▸ Data to use:

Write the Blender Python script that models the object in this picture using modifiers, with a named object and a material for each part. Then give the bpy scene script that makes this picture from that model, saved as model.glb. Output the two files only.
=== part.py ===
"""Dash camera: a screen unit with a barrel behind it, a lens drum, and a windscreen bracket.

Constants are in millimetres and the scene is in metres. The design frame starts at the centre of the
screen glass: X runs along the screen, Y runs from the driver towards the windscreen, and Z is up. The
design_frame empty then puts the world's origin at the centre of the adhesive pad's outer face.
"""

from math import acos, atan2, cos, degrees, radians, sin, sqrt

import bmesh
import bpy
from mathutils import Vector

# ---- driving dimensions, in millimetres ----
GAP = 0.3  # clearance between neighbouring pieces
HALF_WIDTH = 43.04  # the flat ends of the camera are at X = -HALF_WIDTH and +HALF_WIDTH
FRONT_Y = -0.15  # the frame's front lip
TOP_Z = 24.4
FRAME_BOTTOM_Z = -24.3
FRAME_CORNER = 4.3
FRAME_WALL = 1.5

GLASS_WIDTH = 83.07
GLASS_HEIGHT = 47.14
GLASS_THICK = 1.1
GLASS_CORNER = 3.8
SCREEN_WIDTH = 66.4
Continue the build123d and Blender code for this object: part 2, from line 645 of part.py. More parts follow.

▸ Instructions for the task:
Give the entries again in full, exactly as they are written.

▸ Result of this task:
Write the Blender Python script that models the object in this picture using modifiers, with a named object and a material for each part. Then give the bpy scene script that makes this picture from that model, saved as model.glb. Output the two files only.
=== part.py ===
"""Dash camera: a screen unit with a barrel behind it, a lens drum, and a windscreen bracket.

Constants are in millimetres and the scene is in metres. The design frame starts at the centre of the
screen glass: X runs along the screen, Y runs from the driver towards the windscreen, and Z is up. The
design_frame empty then puts the world's origin at the centre of the adhesive pad's outer face.
"""

from math import acos, atan2, cos, degrees, radians, sin, sqrt

import bmesh
import bpy
from mathutils import Vector

# ---- driving dimensions, in millimetres ----
GAP = 0.3  # clearance between neighbouring pieces
HALF_WIDTH = 43.04  # the flat ends of the camera are at X = -HALF_WIDTH and +HALF_WIDTH
FRONT_Y = -0.15  # the frame's front lip
TOP_Z = 24.4
FRAME_BOTTOM_Z = -24.3
FRAME_CORNER = 4.3
FRAME_WALL = 1.5

GLASS_WIDTH = 83.07
GLASS_HEIGHT = 47.14
GLASS_THICK = 1.1
GLASS_CORNER = 3.8
SCREEN_WIDTH = 66.4
Continue the build123d and Blender code for this object: part 2, from line 645 of part.py. More parts follow.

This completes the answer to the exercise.